┌─ GIVEN DATA

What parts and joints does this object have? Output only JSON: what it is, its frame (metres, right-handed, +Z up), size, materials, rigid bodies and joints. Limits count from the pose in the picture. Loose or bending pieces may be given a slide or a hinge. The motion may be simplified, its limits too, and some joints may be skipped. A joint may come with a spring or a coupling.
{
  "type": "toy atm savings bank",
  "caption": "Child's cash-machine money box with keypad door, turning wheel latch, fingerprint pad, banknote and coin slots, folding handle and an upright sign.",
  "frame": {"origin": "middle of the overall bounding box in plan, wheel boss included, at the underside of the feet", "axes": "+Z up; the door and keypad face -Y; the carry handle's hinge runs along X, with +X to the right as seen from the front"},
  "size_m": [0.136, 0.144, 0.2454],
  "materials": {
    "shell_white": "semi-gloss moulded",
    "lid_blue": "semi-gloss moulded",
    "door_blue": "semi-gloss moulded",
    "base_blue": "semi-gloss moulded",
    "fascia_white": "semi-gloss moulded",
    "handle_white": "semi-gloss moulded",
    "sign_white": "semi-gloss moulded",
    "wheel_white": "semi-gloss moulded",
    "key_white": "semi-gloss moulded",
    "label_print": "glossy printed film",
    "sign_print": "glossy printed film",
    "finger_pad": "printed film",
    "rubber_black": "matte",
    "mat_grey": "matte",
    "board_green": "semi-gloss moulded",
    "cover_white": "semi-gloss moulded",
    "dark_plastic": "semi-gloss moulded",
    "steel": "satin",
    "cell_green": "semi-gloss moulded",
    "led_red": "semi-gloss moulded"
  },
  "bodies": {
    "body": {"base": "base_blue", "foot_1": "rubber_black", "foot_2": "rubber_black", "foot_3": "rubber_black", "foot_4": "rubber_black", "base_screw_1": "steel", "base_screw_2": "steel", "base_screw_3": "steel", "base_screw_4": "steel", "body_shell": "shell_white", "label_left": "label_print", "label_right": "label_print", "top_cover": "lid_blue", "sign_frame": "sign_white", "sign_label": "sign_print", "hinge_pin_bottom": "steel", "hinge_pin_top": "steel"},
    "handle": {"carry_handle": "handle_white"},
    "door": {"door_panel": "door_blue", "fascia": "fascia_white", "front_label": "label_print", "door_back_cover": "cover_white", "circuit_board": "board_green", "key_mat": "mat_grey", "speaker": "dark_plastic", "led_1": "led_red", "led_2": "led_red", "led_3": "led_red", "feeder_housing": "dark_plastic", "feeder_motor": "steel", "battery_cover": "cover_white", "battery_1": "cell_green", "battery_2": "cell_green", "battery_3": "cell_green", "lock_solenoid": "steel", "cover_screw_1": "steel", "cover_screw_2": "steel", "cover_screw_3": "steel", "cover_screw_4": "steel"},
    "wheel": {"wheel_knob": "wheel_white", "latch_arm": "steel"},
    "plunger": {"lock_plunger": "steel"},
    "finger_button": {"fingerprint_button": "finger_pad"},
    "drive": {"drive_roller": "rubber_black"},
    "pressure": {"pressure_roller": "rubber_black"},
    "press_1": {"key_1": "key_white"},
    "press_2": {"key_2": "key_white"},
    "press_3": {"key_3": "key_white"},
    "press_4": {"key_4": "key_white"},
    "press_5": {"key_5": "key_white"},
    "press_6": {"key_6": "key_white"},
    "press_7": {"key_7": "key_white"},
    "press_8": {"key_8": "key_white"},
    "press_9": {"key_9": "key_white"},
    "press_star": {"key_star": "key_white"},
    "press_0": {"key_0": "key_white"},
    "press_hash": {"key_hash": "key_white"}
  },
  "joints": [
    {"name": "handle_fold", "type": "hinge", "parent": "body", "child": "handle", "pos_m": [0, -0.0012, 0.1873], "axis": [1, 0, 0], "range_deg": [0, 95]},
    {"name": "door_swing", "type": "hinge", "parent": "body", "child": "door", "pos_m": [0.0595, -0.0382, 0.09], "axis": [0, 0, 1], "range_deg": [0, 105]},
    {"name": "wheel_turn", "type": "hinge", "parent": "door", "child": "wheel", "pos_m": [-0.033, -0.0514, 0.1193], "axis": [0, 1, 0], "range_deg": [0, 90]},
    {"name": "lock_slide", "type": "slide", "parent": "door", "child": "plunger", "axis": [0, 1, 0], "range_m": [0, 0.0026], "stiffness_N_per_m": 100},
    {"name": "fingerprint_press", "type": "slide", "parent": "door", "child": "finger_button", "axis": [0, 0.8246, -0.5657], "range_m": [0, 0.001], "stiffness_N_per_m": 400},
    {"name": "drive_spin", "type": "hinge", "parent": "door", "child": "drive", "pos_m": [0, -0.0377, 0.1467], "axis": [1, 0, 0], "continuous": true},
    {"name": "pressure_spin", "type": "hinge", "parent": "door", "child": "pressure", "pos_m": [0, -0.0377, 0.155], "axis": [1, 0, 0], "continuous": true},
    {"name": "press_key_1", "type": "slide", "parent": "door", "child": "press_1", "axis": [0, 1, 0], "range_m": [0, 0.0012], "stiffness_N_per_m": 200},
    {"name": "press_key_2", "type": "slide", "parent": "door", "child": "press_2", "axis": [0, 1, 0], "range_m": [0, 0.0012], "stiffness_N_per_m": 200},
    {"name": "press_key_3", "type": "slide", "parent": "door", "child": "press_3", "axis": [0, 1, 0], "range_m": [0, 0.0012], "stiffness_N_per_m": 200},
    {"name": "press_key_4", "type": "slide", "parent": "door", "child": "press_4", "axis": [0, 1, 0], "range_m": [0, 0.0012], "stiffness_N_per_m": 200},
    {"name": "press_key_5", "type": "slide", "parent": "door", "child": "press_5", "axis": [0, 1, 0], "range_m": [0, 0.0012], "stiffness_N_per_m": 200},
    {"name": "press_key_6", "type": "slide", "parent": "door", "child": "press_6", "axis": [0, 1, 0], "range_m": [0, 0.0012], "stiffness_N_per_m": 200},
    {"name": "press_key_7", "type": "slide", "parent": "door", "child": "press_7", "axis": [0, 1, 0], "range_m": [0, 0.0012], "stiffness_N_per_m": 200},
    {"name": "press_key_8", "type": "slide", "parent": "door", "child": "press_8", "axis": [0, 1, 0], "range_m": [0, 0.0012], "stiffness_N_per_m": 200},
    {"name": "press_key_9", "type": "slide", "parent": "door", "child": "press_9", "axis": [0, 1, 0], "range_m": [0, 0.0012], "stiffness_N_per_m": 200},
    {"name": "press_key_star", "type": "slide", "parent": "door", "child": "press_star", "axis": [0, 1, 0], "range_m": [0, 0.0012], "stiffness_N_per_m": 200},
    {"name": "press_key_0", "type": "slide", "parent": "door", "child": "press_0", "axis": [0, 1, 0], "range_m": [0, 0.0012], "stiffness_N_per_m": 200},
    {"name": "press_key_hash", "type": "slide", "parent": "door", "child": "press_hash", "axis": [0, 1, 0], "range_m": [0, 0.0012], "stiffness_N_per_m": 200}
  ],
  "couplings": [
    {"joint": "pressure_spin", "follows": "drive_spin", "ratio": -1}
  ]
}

└─

Copy each line of the data above without altering a single character.

SOLUTION:
What parts and joints does this object have? Output only JSON: what it is, its frame (metres, right-handed, +Z up), size, materials, rigid bodies and joints. Limits count from the pose in the picture. Loose or bending pieces may be given a slide or a hinge. The motion may be simplified, its limits too, and some joints may be skipped. A joint may come with a spring or a coupling.
{
  "type": "toy atm savings bank",
  "caption": "Child's cash-machine money box with keypad door, turning wheel latch, fingerprint pad, banknote and coin slots, folding handle and an upright sign.",
  "frame": {"origin": "middle of the overall bounding box in plan, wheel boss included, at the underside of the feet", "axes": "+Z up; the door and keypad face -Y; the carry handle's hinge runs along X, with +X to the right as seen from the front"},
  "size_m": [0.136, 0.144, 0.2454],
  "materials": {
    "shell_white": "semi-gloss moulded",
    "lid_blue": "semi-gloss moulded",
    "door_blue": "semi-gloss moulded",
    "base_blue": "semi-gloss moulded",
    "fascia_white": "semi-gloss moulded",
    "handle_white": "semi-gloss moulded",
    "sign_white": "semi-gloss moulded",
    "wheel_white": "semi-gloss moulded",
    "key_white": "semi-gloss moulded",
    "label_print": "glossy printed film",
    "sign_print": "glossy printed film",
    "finger_pad": "printed film",
    "rubber_black": "matte",
    "mat_grey": "matte",
    "board_green": "semi-gloss moulded",
    "cover_white": "semi-gloss moulded",
    "dark_plastic": "semi-gloss moulded",
    "steel": "satin",
    "cell_green": "semi-gloss moulded",
    "led_red": "semi-gloss moulded"
  },
  "bodies": {
    "body": {"base": "base_blue", "foot_1": "rubber_black", "foot_2": "rubber_black", "foot_3": "rubber_black", "foot_4": "rubber_black", "base_screw_1": "steel", "base_screw_2": "steel", "base_screw_3": "steel", "base_screw_4": "steel", "body_shell": "shell_white", "label_left": "label_print", "label_right": "label_print", "top_cover": "lid_blue", "sign_frame": "sign_white", "sign_label": "sign_print", "hinge_pin_bottom": "steel", "hinge_pin_top": "steel"},
    "handle": {"carry_handle": "handle_white"},
    "door": {"door_panel": "door_blue", "fascia": "fascia_white", "front_label": "label_print", "door_back_cover": "cover_white", "circuit_board": "board_green", "key_mat": "mat_grey", "speaker": "dark_plastic", "led_1": "led_red", "led_2": "led_red", "led_3": "led_red", "feeder_housing": "dark_plastic", "feeder_motor": "steel", "battery_cover": "cover_white", "battery_1": "cell_green", "battery_2": "cell_green", "battery_3": "cell_green", "lock_solenoid": "steel", "cover_screw_1": "steel", "cover_screw_2": "steel", "cover_screw_3": "steel", "cover_screw_4": "steel"},
    "wheel": {"wheel_knob": "wheel_white", "latch_arm": "steel"},
    "plunger": {"lock_plunger": "steel"},
    "finger_button": {"fingerprint_button": "finger_pad"},
    "drive": {"drive_roller": "rubber_black"},
    "pressure": {"pressure_roller": "rubber_black"},
    "press_1": {"key_1": "key_white"},
    "press_2": {"key_2": "key_white"},
    "press_3": {"key_3": "key_white"},
    "press_4": {"key_4": "key_white"},
    "press_5": {"key_5": "key_white"},
    "press_6": {"key_6": "key_white"},
    "press_7": {"key_7": "key_white"},
    "press_8": {"key_8": "key_white"},
    "press_9": {"key_9": "key_white"},
    "press_star": {"key_star": "key_white"},
    "press_0": {"key_0": "key_white"},
    "press_hash": {"key_hash": "key_white"}
  },
  "joints": [
    {"name": "handle_fold", "type": "hinge", "parent": "body", "child": "handle", "pos_m": [0, -0.0012, 0.1873], "axis": [1, 0, 0], "range_deg": [0, 95]},
    {"name": "door_swing", "type": "hinge", "parent": "body", "child": "door", "pos_m": [0.0595, -0.0382, 0.09], "axis": [0, 0, 1], "range_deg": [0, 105]},
    {"name": "wheel_turn", "type": "hinge", "parent": "door", "child": "wheel", "pos_m": [-0.033, -0.0514, 0.1193], "axis": [0, 1, 0], "range_deg": [0, 90]},
    {"name": "lock_slide", "type": "slide", "parent": "door", "child": "plunger", "axis": [0, 1, 0], "range_m": [0, 0.0026], "stiffness_N_per_m": 100},
    {"name": "fingerprint_press", "type": "slide", "parent": "door", "child": "finger_button", "axis": [0, 0.8246, -0.5657], "range_m": [0, 0.001], "stiffness_N_per_m": 400},
    {"name": "drive_spin", "type": "hinge", "parent": "door", "child": "drive", "pos_m": [0, -0.0377, 0.1467], "axis": [1, 0, 0], "continuous": true},
    {"name": "pressure_spin", "type": "hinge", "parent": "door", "child": "pressure", "pos_m": [0, -0.0377, 0.155], "axis": [1, 0, 0], "continuous": true},
    {"name": "press_key_1", "type": "slide", "parent": "door", "child": "press_1", "axis": [0, 1, 0], "range_m": [0, 0.0012], "stiffness_N_per_m": 200},
    {"name": "press_key_2", "type": "slide", "parent": "door", "child": "press_2", "axis": [0, 1, 0], "range_m": [0, 0.0012], "stiffness_N_per_m": 200},
    {"name": "press_key_3", "type": "slide", "parent": "door", "child": "press_3", "axis": [0, 1, 0], "range_m": [0, 0.0012], "stiffness_N_per_m": 200},
    {"name": "press_key_4", "type": "slide", "parent": "door", "child": "press_4", "axis": [0, 1, 0], "range_m": [0, 0.0012], "stiffness_N_per_m": 200},
    {"name": "press_key_5", "type": "slide", "parent": "door", "child": "press_5", "axis": [0, 1, 0], "range_m": [0, 0.0012], "stiffness_N_per_m": 200},
    {"name": "press_key_6", "type": "slide", "parent": "door", "child": "press_6", "axis": [0, 1, 0], "range_m": [0, 0.0012], "stiffness_N_per_m": 200},
    {"name": "press_key_7", "type": "slide", "parent": "door", "child": "press_7", "axis": [0, 1, 0], "range_m": [0, 0.0012], "stiffness_N_per_m": 200},
    {"name": "press_key_8", "type": "slide", "parent": "door", "child": "press_8", "axis": [0, 1, 0], "range_m": [0, 0.0012], "stiffness_N_per_m": 200},
    {"name": "press_key_9", "type": "slide", "parent": "door", "child": "press_9", "axis": [0, 1, 0], "range_m": [0, 0.0012], "stiffness_N_per_m": 200},
    {"name": "press_key_star", "type": "slide", "parent": "door", "child": "press_star", "axis": [0, 1, 0], "range_m": [0, 0.0012], "stiffness_N_per_m": 200},
    {"name": "press_key_0", "type": "slide", "parent": "door", "child": "press_0", "axis": [0, 1, 0], "range_m": [0, 0.0012], "stiffness_N_per_m": 200},
    {"name": "press_key_hash", "type": "slide", "parent": "door", "child": "press_hash", "axis": [0, 1, 0], "range_m": [0, 0.0012], "stiffness_N_per_m": 200}
  ],
  "couplings": [
    {"joint": "pressure_spin", "follows": "drive_spin", "ratio": -1}
  ]
}